With a clear idea of their customer avatar, they will have a better idea of how to close deals with them and what tactics they must use. With the buyer persona in mind, your sales team will know their challenges, daily routine, and the goals they want to achieve, thus use proper messaging in their sales pitches.

Also, consider running surveys on your website to extract more information. You can place the surveys scroll up on the side without disrupting their user experience. Or consider creating exit-intent pop-ups that appear when visitors are about to leave your site for maximum impact.

Determine your pipeline

Once you have determined your buyer persona, it’s time to come up with ways to attract them to your SaaS tool and enter your sales pipeline.

To do this, you need to identify the best channels by which you plan to attract your target customers. Going back to Google Analytics, you can see from the Traffic Acquisition section which channels are driving the most referral traffic to your site.

For instance, if most visitors are coming from your email marketing, you need to ramp up your efforts to get more subscribers onto your list. Tactics like promoting your newsletter, incentivizing email sign-ups, and even email branding would go a long way.

Regardless of the channels, one thing you’ll have to work on regarding your pipeline is your content strategy.

You must determine the kinds of content to create across your channels and how they fit into your sales process.

For example, not all content pieces are geared toward turning visitors into customers. That means the resource guides you’ll be creating are meant to establish your knowledge in the industry and introduce your brand to your target audience.

This way, you evangelize visitors into becoming your followers, which is the BoFu of your sales funnel.

Once they’re fans of your SaaS, the content you’ll create here should inundate them on how to use your tool within their field or industry. Aside from blog posts and guides, consider holding webinars to showcase how your tool works in front of a live audience.

When done correctly, you can bring your audience down your sales funnel more effectively until they are compelled to become your customers.

Identify sales methodology

Assuming you have attracted your target audience, you need to figure out the sales methodology you plan on using to close them as customers.

Below are some of the more popular methodologies you can undertake with your sales process:

  • SPIN Selling - Developed by Neil Rackham in his book of the same name, SPIN is an acronym for questions sales reps ask prospects about their (s)ituation, (p)roblem, (i)mplication, and (n)eed-payoff. The goal of asking these questions is to guide prospects towards the answers they already know.
  • Inbound Selling - This process meets your target audience to where they currently are instead of forcing them to a specific channel you want them to go. Due to less friction and coercion, it's easy to lead them down your sales funnel.
  • Solution Selling - Instead of selling products, sell whatever problems the product solves. This way, people associate the product with the things it can do for them.
  • SNAP Selling - Another sales methodology acronym that stands for keeping it (s)imple, be i(n)valuable, (a)ligned, and raising its (p)riority. The point is to develop an approach targeting busy prospects and getting straight to the point.
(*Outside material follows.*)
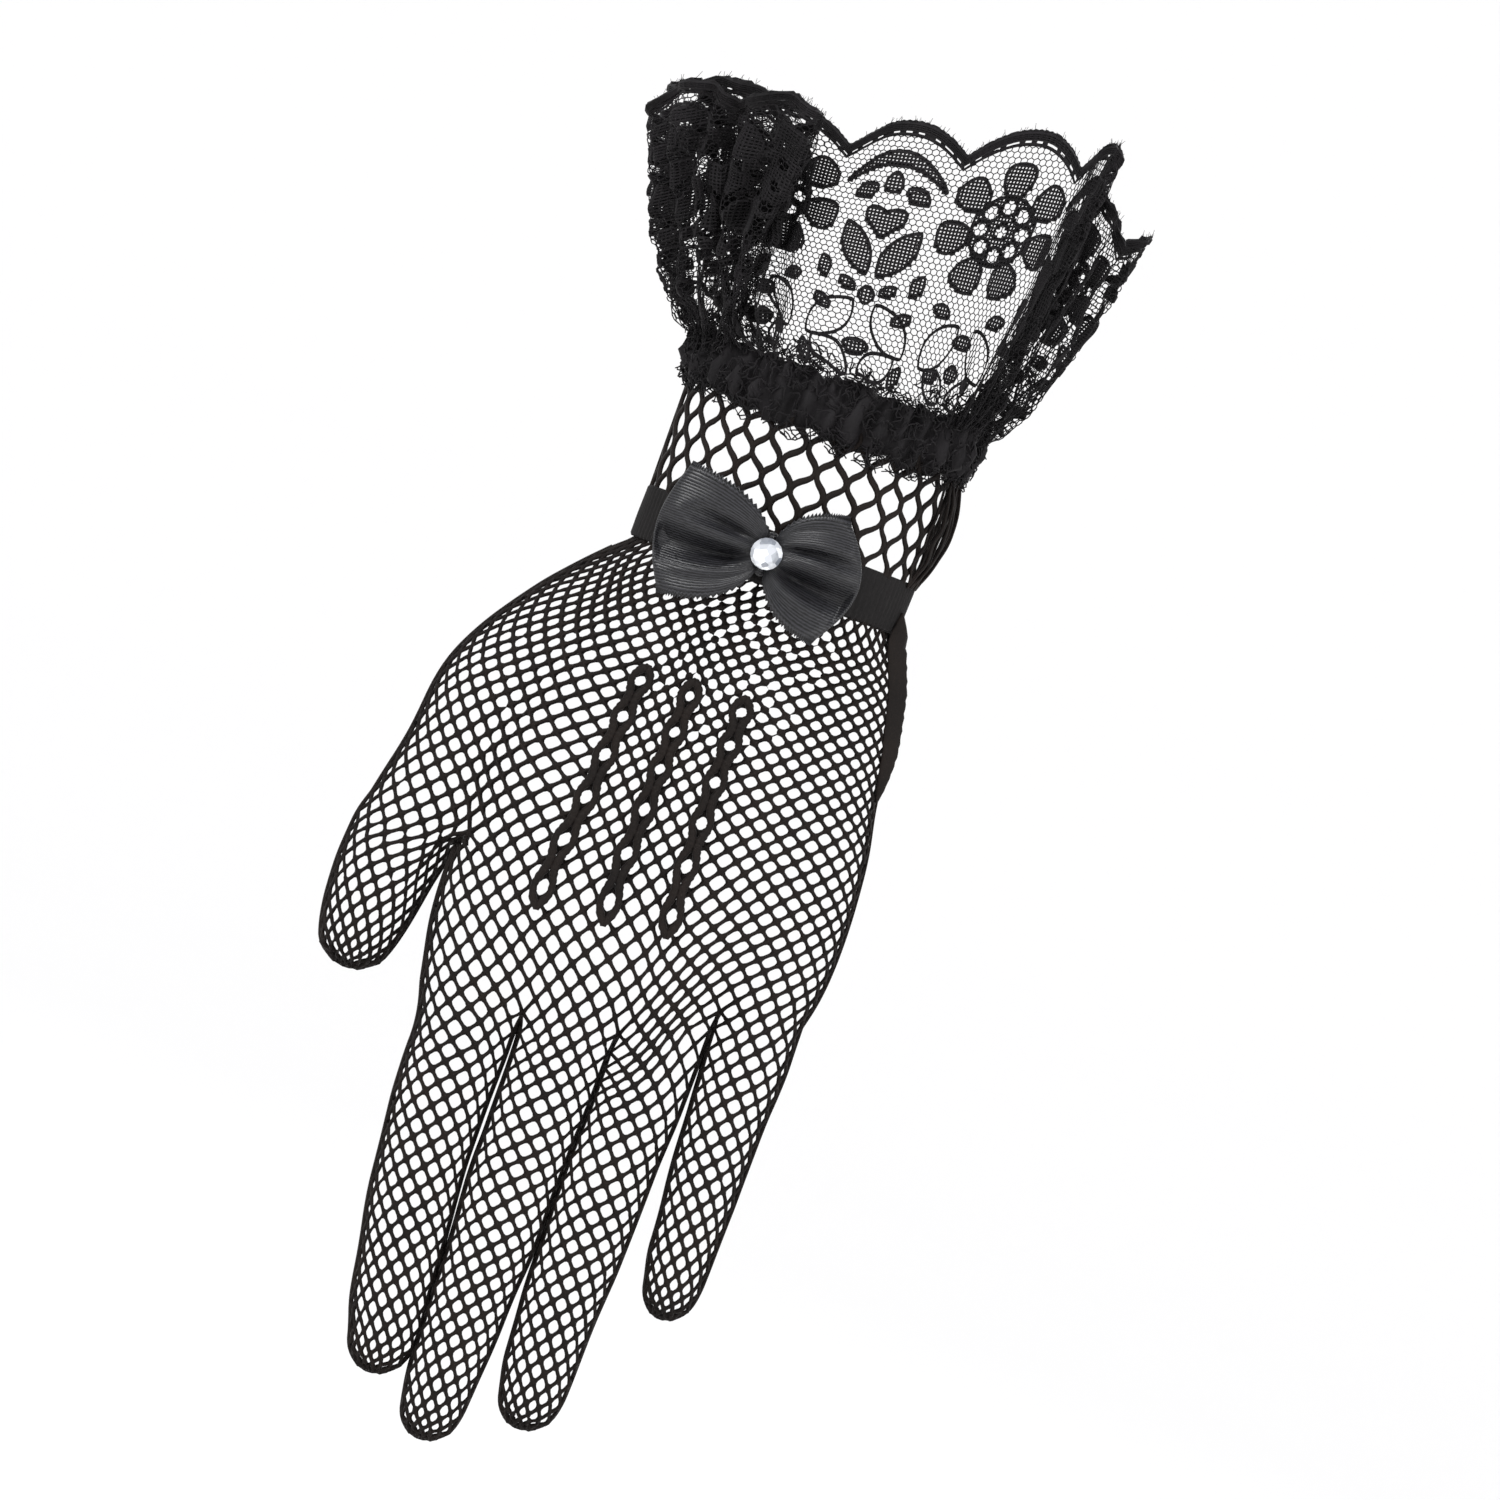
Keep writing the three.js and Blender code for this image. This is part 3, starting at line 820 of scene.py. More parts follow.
    def hold_chains(self, back: Sequence[Vector], stops: Sequence[tuple[float, float]],
                    row: int) -> list[tuple[float, float]]:
        """Holds the chains' columns to their lines between the wrist and the webs.

        Args:
            back: the back's part of the row's outline.
            stops: (vertex number, share of the back's length) rows.
            row: the row's number.

        Returns:
            The rows with those of the chains' columns.
        """
        held = dict(stops)
        hold = ease(row / 6) * ease((self.rows_to_thumb + self.rows_to_webs - row) / 5)
        high, low = self.chain_heights
        for vert, x_high, x_low in self.chains:
            x = lerp(x_high, x_low, (self.height(row, x_high) - high) / (low - high))
            held[vert] = lerp(along_table(stops, vert, soft=False), self.passing(back, x)[1], hold)
        return sorted(held.items())

    def knit_hand(self, bm: BMesh) -> tuple[list[BMVert], list[BMVert]]:
        """Knits the hand's rows and parts the thumb.

        Args:
            bm: the mesh.

        Returns:
            The ring of the hand's last row and the thumb's ring at the crotch.
        """
        v_back, v_palm, half = self.back, self.back + self.thumb_arc, self.columns / 2
        ring: list[BMVert] = []
        alone = Solid((Region.HAND.node,))
        with_thumb = Solid((Region.HAND.node, Region.THUMB.node))
        for row in range(self.rows_to_thumb + 1):
            line = self.outline(with_thumb, row)
            back = self.halves(line)[0]
            crotch = self.passing(back, self.crotch)[1]
            share = lerp(v_back / half, crotch, ease(row / self.rows_to_thumb))
            stops = self.hold_chains(back, [(0, 0.0), (v_back, share), (half, 1.0)], row)
            places = self.spread(line, stops, self.columns)
            if row == 0:
                places = [Vector((p.x * self.tuck, p.y * self.tuck, p.z + self.tucked))
                          for p in places]
            ring = add_ring(bm, ring, places)
            self.rows.append(ring)
        between = self.bridge_over(bm, ring[v_back], ring[v_palm])
        thumb = ring[v_back:v_palm + 1] + between[::-1]
        hand = ring[:v_back + 1] + between + ring[v_palm:]
        half = len(hand) / 2
        for row in range(self.rows_to_thumb + 1, self.rows_to_thumb + self.rows_to_webs + 1):
            line = self.outline(alone, row)
            back = self.halves(line)[0]
            pull = ease((row - self.rows_to_thumb) / self.rows_to_webs)
            stops = [(vert, lerp(vert / half, self.passing(back, x)[1], pull))
                     for vert, x in self.web_columns()]
            stops = self.hold_chains(back, [(0, 0.0), *stops, (half, 1.0)], row)
            hand = add_ring(bm, hand, self.spread(line, stops, len(hand)))
            self.rows.append(hand)
        return hand, thumb

    def bridge_over(self, bm: BMesh, start: BMVert, end: BMVert) -> list[BMVert]:
        """Joins the back and the palm at the crotch by a few edges.

        Args:
            bm: the mesh.
            start: the vertex on the back.
            end: the vertex on the palm.

        Returns:
            The new vertices between them.
        """
        between: list[BMVert] = []
        for k in range(1, self.bridge):
            share = k / self.bridge
            place = start.co.lerp(end.co, share)
            place.x -= self.crotch_bulge * math.sin(math.pi * share)
            between += bmesh.ops.create_vert(bm, co=place)["vert"]
        line = [start, *between, end]
        for pair in zip(line, line[1:]):
            bm.edges.new(pair)
        return between

    def web_columns(self) -> list[tuple[int, float]]:
        """Returns (vertex on the back, place across the hand) for each web."""
        return [(self.finger_columns * (k + 1), self.webs[3 - k][0]) for k in range(3)]

    def finger_rings(self, hand: list[BMVert]) -> dict[Region, list[BMVert]]:
        """Parts the hand's last ring into the rings of the four fingers.

        Args:
            hand: the last ring.

        Returns:
            Each finger's ring, which starts at the web that comes first over the back.
        """
        b = [vert for vert, _ in self.web_columns()]
        p = [len(hand) - vert for vert in b]
        return {
            Region.INDEX: hand[b[2]:p[2] + 1],
            Region.MIDDLE: hand[b[1]:b[2] + 1] + hand[p[2]:p[1] + 1],
            Region.RING: hand[b[0]:b[1] + 1] + hand[p[1]:p[0] + 1],
            Region.LITTLE: hand[p[0]:] + hand[:b[0] + 1],
        }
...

Use any of the methodologies and others to help guide your tactics in developing your sales process.

Choose sales tools to use

Once the blueprint of your SaaS product is established, you must select which tools to use so you can simplify the process.

Here is a list of tools ranging from CRM software to B2B lead generation that covers all your sales processes needs:

  • NetHunt CRM. This CRM platform allows you to manage and nurture leads and provide your marketing and sales team with a dashboard to view your prospects, so they effectively reach out to them and close them as clients.
  • Hunter. Find verified emails of your prospects and send them cold emails to grow your potential customer base.
  • Mailshake. Automate your cold outreach campaigns at scale. Create automated, yet engaging follow-ups to initial emails so they don’t fall off the cracks. It also connects with your favorite CRM tools so you can score the leads appropriately based on their replies.
  • Leadberry. Capture website visitor information into sales leads, complete with their company information, position, and other relevant data. This way, you can reach out to them with the correct pitch much easier.
  • Crunchbase. Lets you conduct market research to help you tweak your SaaS product, find investors if you're looking to scale your business up with their funding, and search for investment opportunities to grow your portfolio.

Iterate and scale as necessary

The sales process is never complete as there’s always room for improvement. And you can only find out about it if you take your process into the wild and see how it performs.

Over time, you will have gathered data about your leads and customers using any of the tools above. They will provide you with insights regarding your sales process performance.

The most vital part of scaling is collecting the correct data and drawing insights from it. For example, as useful as website traffic is, it doesn’t provide you with enough information to take proactive steps with your audience or your sales plan.

Sales metrics such as average revenue per account, win rate, YoY growth, and others contribute to your bottom line and are much better indicators of your sales process performance.

From here, you can make changes to see if you can optimize your process for gathering better leads and closing more subscribers for your SaaS tool.

Conclusion

It’s not enough to have a good SaaS tool for sale. You must also develop a sales process to target the right people with your product and close them. From there, you need to analyze the results of the process so you can improve it and grow your revenue.

Hopefully, this post has provided you with enough information to develop, and possibly rethink, your approach to your SaaS sales process.